Knigge, Christian; Dieball, Andrea; Maíz Apellániz, Jesús; Long, Knox S.; Zurek, David R.; Shara, Michael M.
The Astrophysical Journal, Volume 683, Issue 2, pp. 1006-1030.
We present far-ultraviolet (FUV) spectroscopy obtained with HST for 48 blue objects in the core of 47 Tuc. Based on their position in a FUV-optical color-magnitude diagram, these were expected to include cataclysmic variables (CVs), blue stragglers (BSs), white dwarfs (WDs), and other exotic objects. For a subset of these sources, we also construct FUV-NIR spectral energy disributions. Based on our analysis of this extensive data set, we report the following main results. (1) We spectroscopically confirm 3 previously known or suspected CVs via the detection of emission lines and find new evidence for dwarf nova eruptions in two of these. (2) Only one other source in our spectroscopic sample exhibits marginal evidence for line emission, but predicted and observed CV numbers still agree to within a factor of about 2-3. (3) We have discovered a hot (Teff=8700 K), low-mass (M=0.05 Msolar) secondary star in a previously known 0.8 day binary system. This exotic object is probably the remnant of a subgiant that has been stripped of its envelope and may represent the ``smoking gun'' of a recent dynamical encounter. (4) We have found a helium WD, the second to be optically detected in 47 Tuc, and the first outside a millisecond-pulsar system. (5) We have discovered a BS-WD binary system, the first known in any globular cluster. (6) We have found two additional candidate WD binary systems with putative main sequence and subgiant companions. (7) We estimate the WD binary fraction in the core of 47 Tuc to be 15% +17%-9% (stat) +8%-7% (sys). (8) One BS in our sample may exceed twice the cluster turnoff mass, but the uncertainties are large.
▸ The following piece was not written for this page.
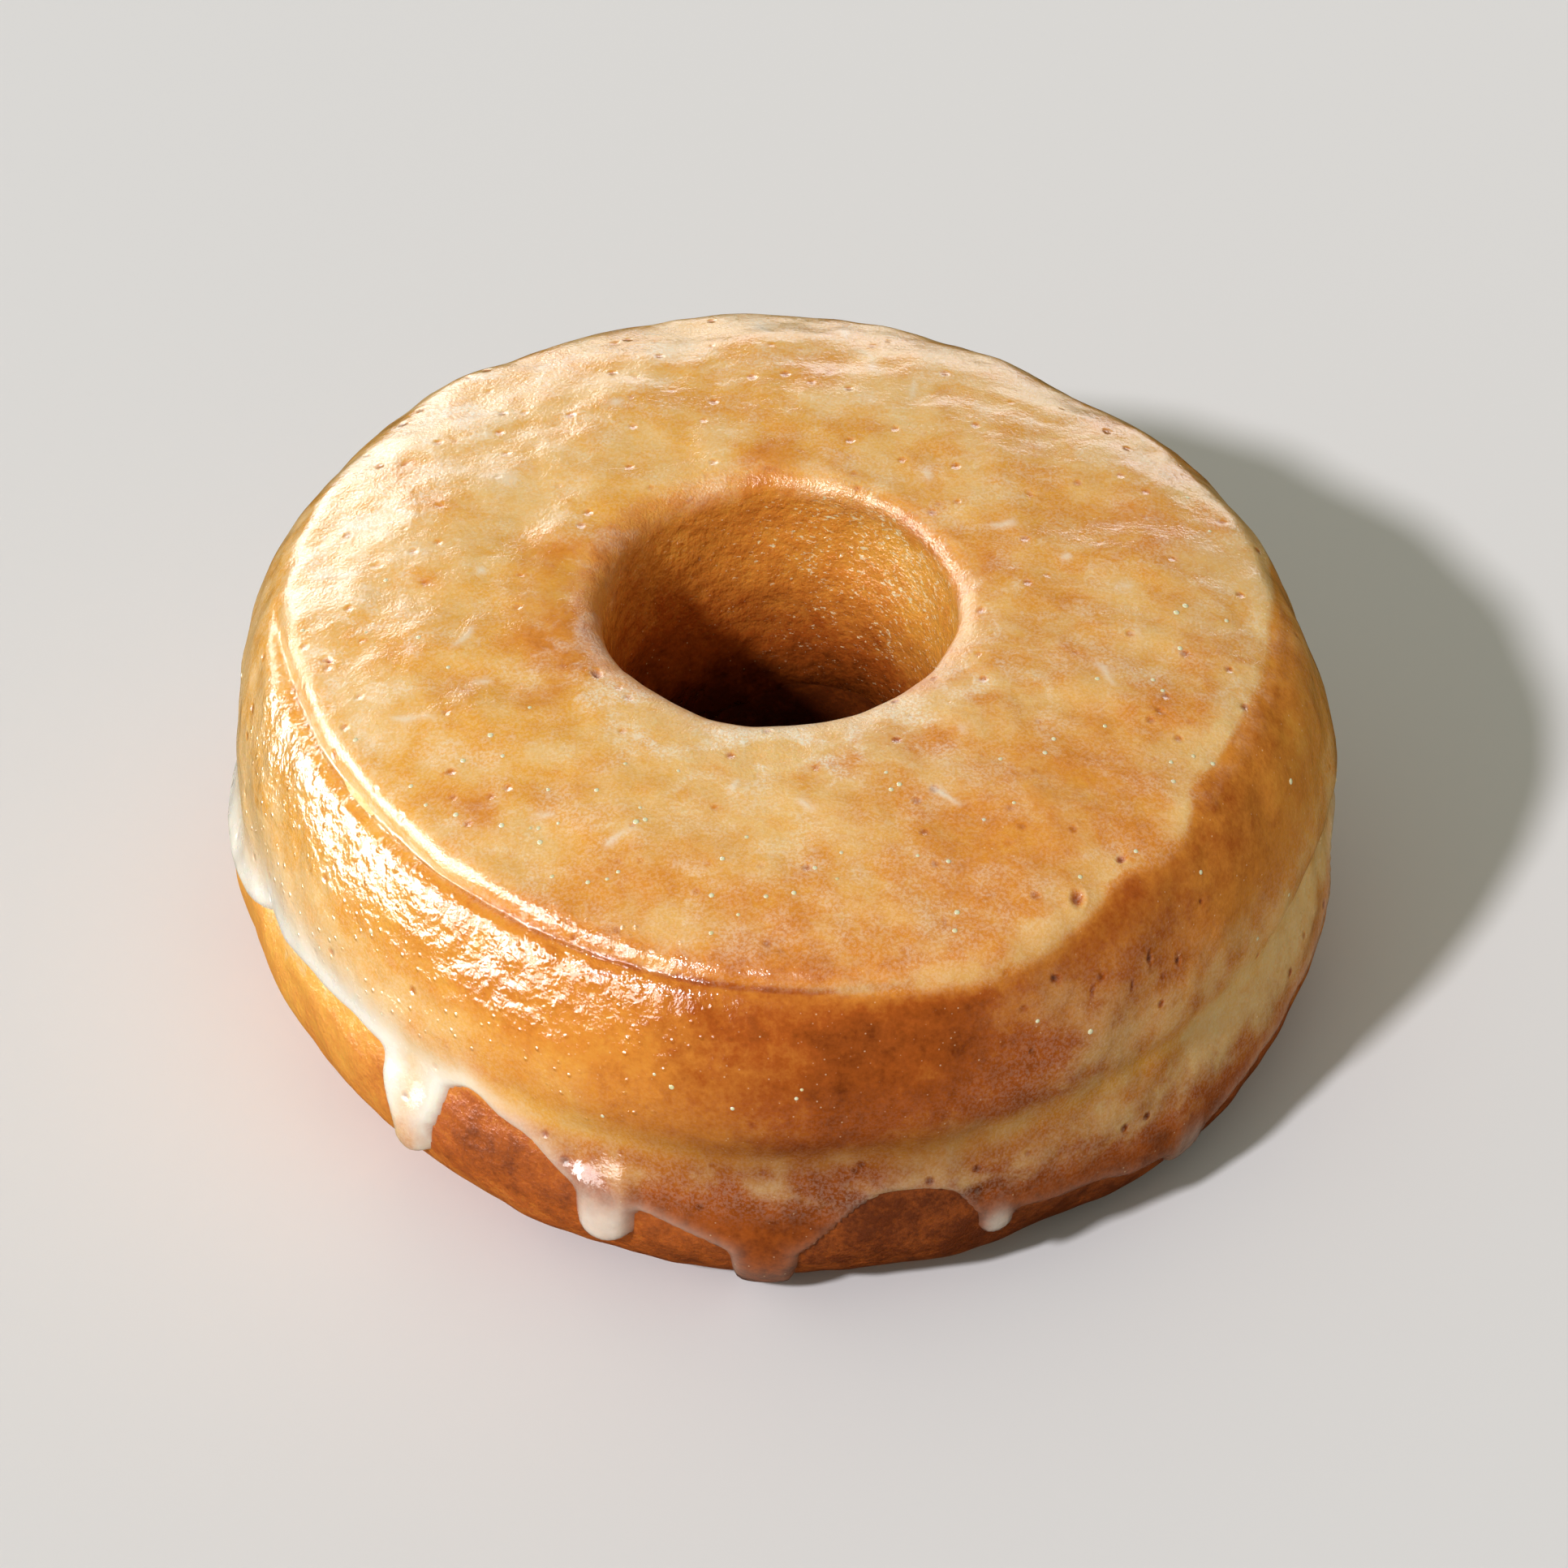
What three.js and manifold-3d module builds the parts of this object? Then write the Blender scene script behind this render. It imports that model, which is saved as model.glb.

Taken as a whole, our study illustrates the wide range of stellar exotica that are lurking in the cores of GCs, most of which are likely to have undergone significant dynamical encounters.
Based on observations made with the NASA/ESA Hubble Space Telescope, obtained at the Space Telescope Science Institute, which is operated by the Association of Universities for Research in Astronomy, Inc., under NASA contract NAS 5-26555.